Using this design, do you think I'll be getting too much heat by having the firebox below instead of on the side of the barrell?

Any other comments/concerns? I will likely use charcoal for just grilling and burn wood in the firebox for smoking. 

Any guidance would be much appreciated.


----------



## aalmeter (May 8, 2007)

Here's what I have so far


----------



## domn8_ion (May 8, 2007)

Awww man. Personally I'd keep it the way it is. The shape give you plenty of space for multiple racks. And if you keep it as is, you could get an old drum for your firebox. Possibly attach it to the back like a Diamond Plate. Add some dampners in the pipes connecting them for some heat control, and your in business. But thats my opinion.


----------



## domn8_ion (May 8, 2007)

Sorry, one last thought is you could always give it to me. I'm trying to find one of those to start with.


----------



## aalmeter (May 8, 2007)

Well, I'd like to do something like that eventually, but storage space is at a premium and I generally only cook for 2--4 people. I'll be moving out of the city next year where I'll be able to have more storage space/people over, but for now...this is the best I can do.
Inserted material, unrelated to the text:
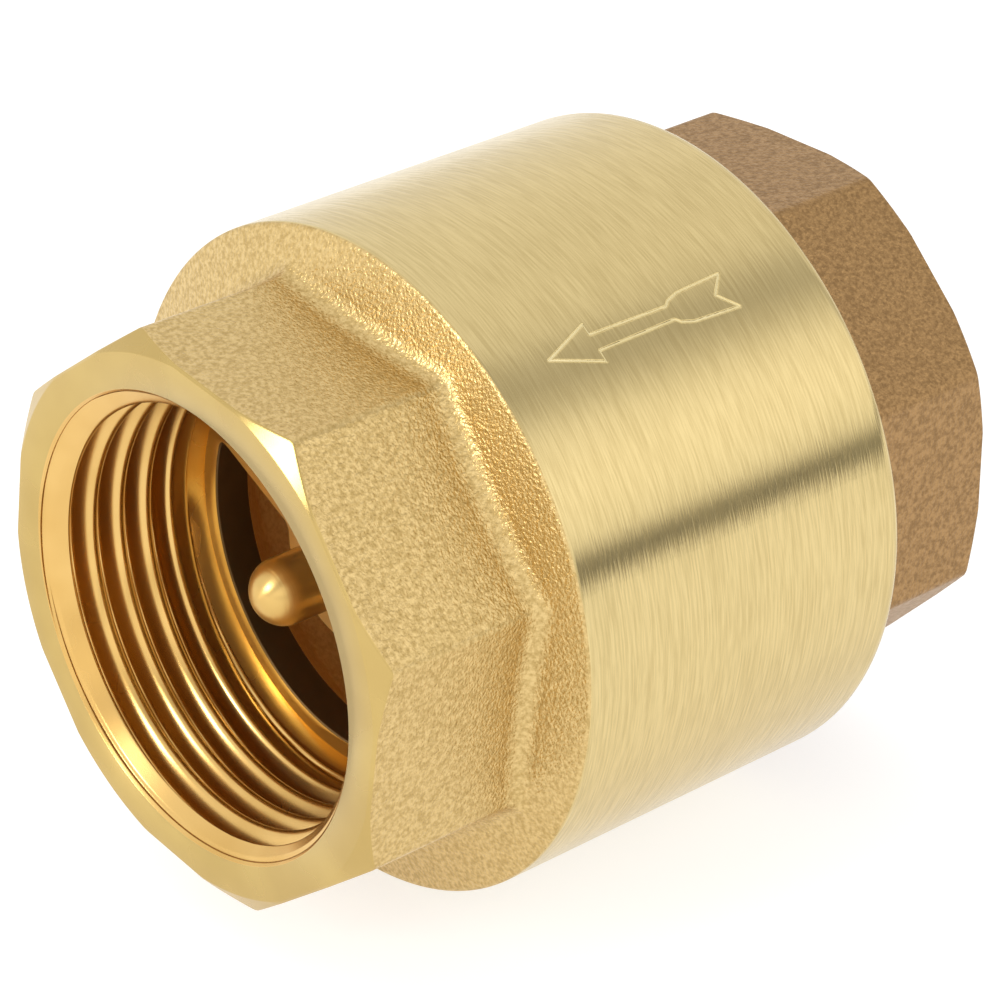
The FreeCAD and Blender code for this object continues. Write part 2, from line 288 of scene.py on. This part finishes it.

Unless of course you want to keep it at your place and drive it up to Buffalo when I need it?


----------



## domn8_ion (May 8, 2007)

I understand the issue about storage space. My wife keeps telling me I have to buy a new house with a bigger yard before I can buy a new cooker.(Like that will hapen. The yards are small in this town) I'd love to store it for you, but until gas is back under $3, I can't afford to drive anywhere that isn't a must.


----------



## shellbellc (May 8, 2007)

Looking at your dimensions and the tank, it looks like you're only going to make the thing like a foot smaller...What's 12 inches???  I'd try to keep it whole! Obviously it's yours and you'll do what you want, I'd just hate losing that cooking room!


----------



## deejaydebi (May 8, 2007)

Hi AAlmeter -

First you need to go the the roll call section and introduce yourself. Everyone will want to meet you and greet you properly.
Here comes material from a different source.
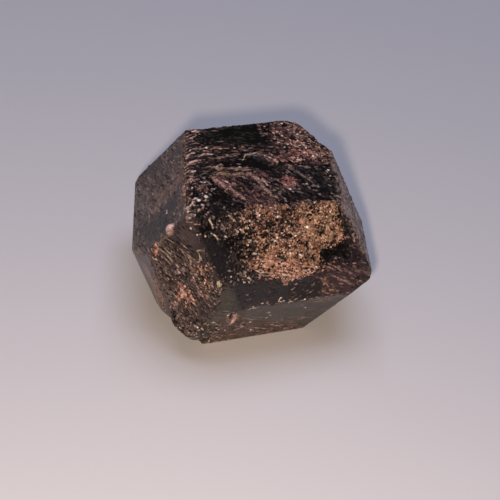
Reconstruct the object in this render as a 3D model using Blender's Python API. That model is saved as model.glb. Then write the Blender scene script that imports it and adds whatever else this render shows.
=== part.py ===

Looks like a good idea to me. An extra 15 cubic feet you don't need will use a lot of fuel. And it gives you the materials to build you firebox with no added cost.

When you add the chimney just make sure it's level with the food grate to get good air/smoke flow and on the opposite side.

There re some really great builders here that can give you much more details on refining the smoker and they are usually here later in the evening.


----------



## chris_harper (May 8, 2007)

if it were me, i would build a firebox out of 1/4" (minimum) plate steel. i would make it pretty big (roughly 3' x 3' x 3', maybe bigger). cut a hole in the end of the tank, and one in the firebox, so that they will match up when they are welded together. i would cut in the smoke stack just under the food rack, on the end.


----------



## aalmeter (May 8, 2007)

Thanks for the input everyone. Some great suggestions here


----------



## bbq bubba (May 9, 2007)

I have a drum like that too with the same idea, but what i found is the piece u cut out of the middle, the metal is to thin for a firebox, dont think u could even weld it. cooking for 3 or 4 people would cost u a fortune to heat that monster! just my 2 cents


----------



## aalmeter (May 9, 2007)

It's weldable, looks to be 10 ga to me. I'm more concerned about it rusting out quickly due to the heat...but either way, I will probably rebuild it in a year when I move and have more storage room. Then I will likely use 1/4" plate since i will be having it on a trailer. Right now, it will be transported in the back of my truck, and I don't want to add on much weight. 

I'll probably only be using this one when I want to do a really cool smoke, or the couple times during the summer/fall when I have large groups. First we will have to see if I can even cook with this thing.


----------